Fire resistance rating is the time period in hours that a building assembly can withstand fire exposure as determined by standardized testing procedures. Common ratings are 1-hour, 2-hour, and 3-hour. Building codes specify required fire resistance ratings based on building occupancy, height, area, and construction type.

Why It Matters in Bidding

The required fire resistance rating dictates which wall, floor, and structural assemblies a project must use, and those assemblies carry very different material and labor costs, so misreading the rating during takeoff can leave a bid short on entire trades. Estimators must trace code-mandated ratings through the drawings to price the correct gypsum layers, fireproofing, or rated framing rather than a cheaper non-rated alternative.

Example

Reading the life-safety plan, the estimator prices a 2-hour rated stair enclosure with two layers of fire-rated gypsum each side instead of the single-layer partition used elsewhere in the building.

Related Terms

Frequently Asked Questions

Ratings come from standardized furnace testing of full assemblies, where a specimen is exposed to controlled fire and measured for how long it resists structural failure and heat transmission. The resulting listed hourly rating applies only when the assembly is built with the exact tested materials, thicknesses, and fastening.
Building codes set required ratings based on occupancy type, building height and area, construction type, and the function of the element, such as exit enclosures or occupancy separations.

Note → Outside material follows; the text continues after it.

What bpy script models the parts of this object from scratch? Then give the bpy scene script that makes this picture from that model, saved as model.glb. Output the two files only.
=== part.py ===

The architect specifies these on life-safety and assembly schedules, which the estimator must follow to price the correct rated systems.
Generally yes, because higher ratings require added gypsum layers, thicker assemblies, applied fireproofing, or more robust structural protection, all of which increase material and labor. Estimators should map every rated location during takeoff so the bid captures the cost difference rather than carrying everything as standard partitions.